One of the first steps toward real freedom (and adulthood) is having a checking and savings account in your own name. These accounts allow you to save money, make purchases and pay bills efficiently. Both, however, require you to take an active management role, so you can achieve your goals and avoid errors.
Where to open the accounts
A good place to open your first account is a credit union. These not-for-profit financial institutions are owned by their members (account holders), and tend to have better loan rates and lower fees than banks. Some may even offer accounts specifically for teenagers. However, most financial institutions don’t provide individual accounts for those under 18, but they may offer custodial or joint accounts if a parent co-signs.
Start a savings account
Getting into the habit of setting money aside regularly is the foundation for a successful financial future. Be sure to sign up for automatic transfers from your checking account to your savings when you open the account. Once done, saving will be a breeze. All you have to do is choose the amount you want transferred and how often.

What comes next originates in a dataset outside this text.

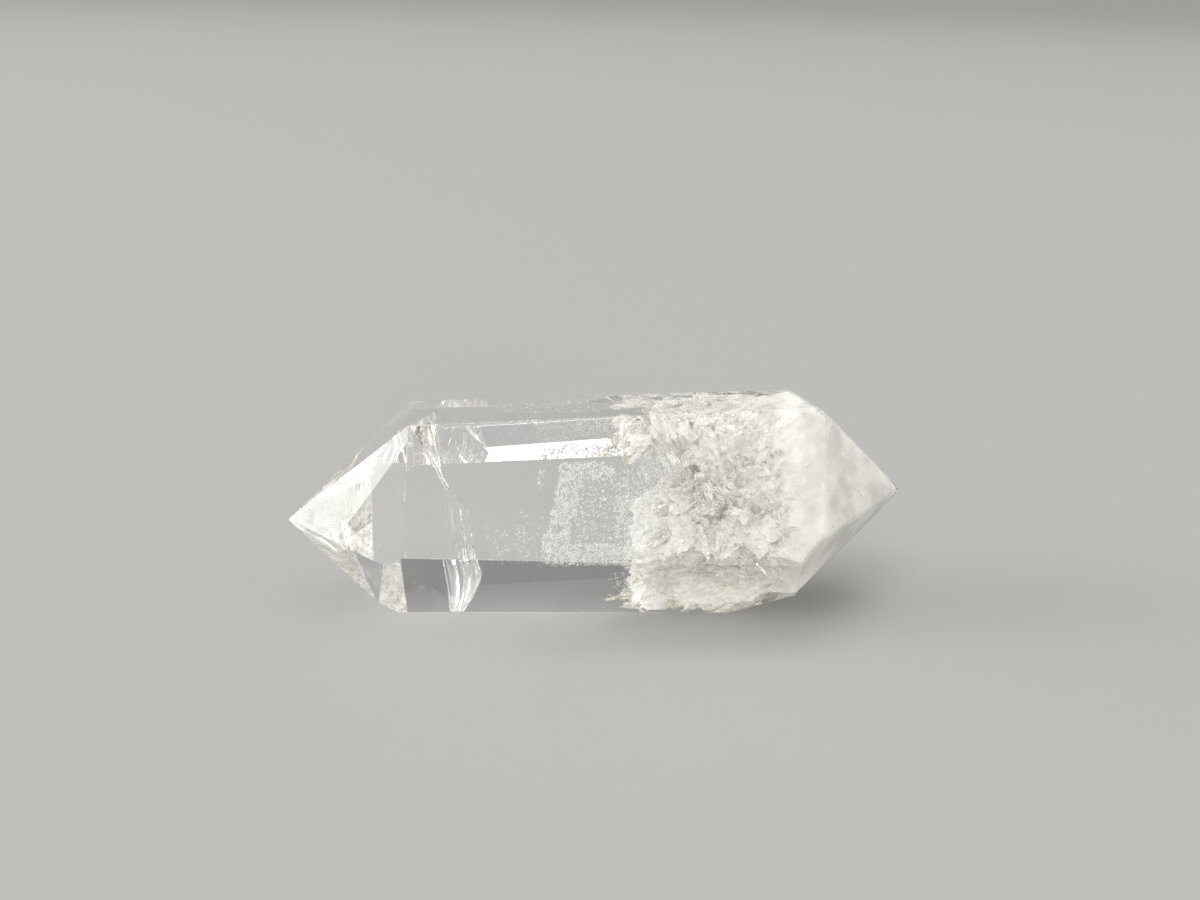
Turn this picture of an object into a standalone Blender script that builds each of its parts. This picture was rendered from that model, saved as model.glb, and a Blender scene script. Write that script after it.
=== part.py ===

If you save a portion of every paycheck, it won’t be long before you accumulate an impressive sum. Financial experts recommend keeping three to six months’ worth of expenses tucked away in a savings account as a cushion, because there’s no tax consequence or penalty to take funds out. However, after you’ve built up enough to tide you over in the event of an emergency (job loss, unexpected car repairs, doctor visits, etc.) you can take the excess and begin to invest; your money will actually work for you instead of the other way around.

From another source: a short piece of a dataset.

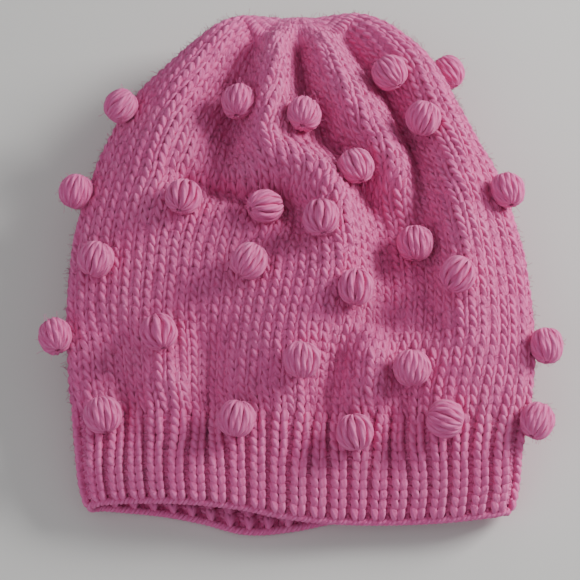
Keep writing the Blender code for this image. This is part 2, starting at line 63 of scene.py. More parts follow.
# ---------------------------------------------------------------------------- node building
class Wire:
    """An output socket that can be used in sums; each operation adds a Math node."""

    def __init__(self, desk: "NodeDesk", socket: Any) -> None:
        """Hold a socket and the tree it belongs to."""
        self.desk, self.socket = desk, socket

    def _math(self, operation: str, *values: Any) -> "Wire":
        """Add one Math node."""
        return self.desk.add("ShaderNodeMath", {"operation": operation}, *values)

    def __add__(self, other: Any) -> "Wire":
        """Sum."""
        return self._math("ADD", self, other)

    __radd__ = __add__

    def __mul__(self, other: Any) -> "Wire":
        """Product."""
        return self._math("MULTIPLY", self, other)

    __rmul__ = __mul__

    def __sub__(self, other: Any) -> "Wire":
        """Difference."""
        return self._math("SUBTRACT", self, other)

    def __rsub__(self, other: Any) -> "Wire":
        """Difference with a plain number on the left."""
        return self._math("SUBTRACT", other, self)

    def __truediv__(self, other: Any) -> "Wire":
        """Quotient."""
        return self._math("DIVIDE", self, other)

    def __pow__(self, other: Any) -> "Wire":
        """Power."""
        return self._math("POWER", self, other)

    def sin(self) -> "Wire":
        """Sine."""
        return self._math("SINE", self)

    def cos(self) -> "Wire":
        """Cosine."""
        return self._math("COSINE", self)

    def fraction(self) -> "Wire":
        """Part after the decimal point."""
        return self._math("FRACT", self)

    def clamp(self, low: float, high: float) -> "Wire":
        """Limit to a range."""
        return self._math("MINIMUM", self._math("MAXIMUM", self, low), high)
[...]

Managing a checking account
After you open your checking account, it’s your responsibility to handle and monitor it correctly. This means knowing how much is in your account at all times, reading your statements for accuracy, using more money than you have in it.
Don’t overdraw your checking account
Overdrawing your account is serious and can be expensive. If there aren’t enough funds to cover a transaction, it’ll either be paid by the financial institution as a courtesy or be rejected. If the transaction is paid, you’ll be charged a fee. How much? A lot. One bad $12 transaction could cost you $50 or more! In extreme cases, you may even be subject to court proceedings and be required to take special classes on money management.

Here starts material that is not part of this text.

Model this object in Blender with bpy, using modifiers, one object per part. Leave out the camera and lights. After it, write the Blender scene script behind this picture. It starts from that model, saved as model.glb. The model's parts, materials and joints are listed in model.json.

To prevent overdrafts, many financial institutions offer overdraft protection. With it, if you conduct a transaction for more than what’s in your account, the overdraft protection will kick in and the transaction will be covered.
You can avoid accidentally overdrawing your account by always knowing how much you have in it. Keep track of the deposits you make, ATM withdrawals, debit card transactions and fees you’re charged by using mobile banking to check your balance before spending.
Keep your account balanced
Always read your account statements (or log in to online/mobile banking) and compare your balance with what the financial institution says you have. If there’s an item on your statement that’s not listed in your account history, first determine if it’s accurate. You may have forgotten something. If you believe the item is wrong, contact your financial institution to have it investigated immediately.
Using your ATM/debit card
When you open your checking account, you may be issued either an ATM (automated teller machine) card or a debit card. There are differences between the two:
You can use an ATM card to withdraw cash, make deposits, transfer money between accounts, obtain your balance, etc. without having to go into a branch and speak with a teller.
You can use a debit card at a store or restaurant as well as the ATM. It may look like a credit card, but it’s not; money is automatically deducted from your checking account when you use it. If it has the Visa® or MasterCard® logo on it, some financial institutions will allow you to exceed your balance as long as you have overdraft protection in place.
Whichever card type you have, be very careful with where you keep it and how you use it. Memorize your personal identification number (PIN), never share your card, and contact your financial institution immediately if it’s lost or stolen.
Managing all of your accounts well is important. If you do, you’ll always have the security a savings account brings, and you won’t waste money on checking account mistakes. Need more incentive to pay attention to your accounts? If you treat them right you’ll create a valuable ally with your financial institution. After all, you may be turning to them for a credit card or auto loan one day.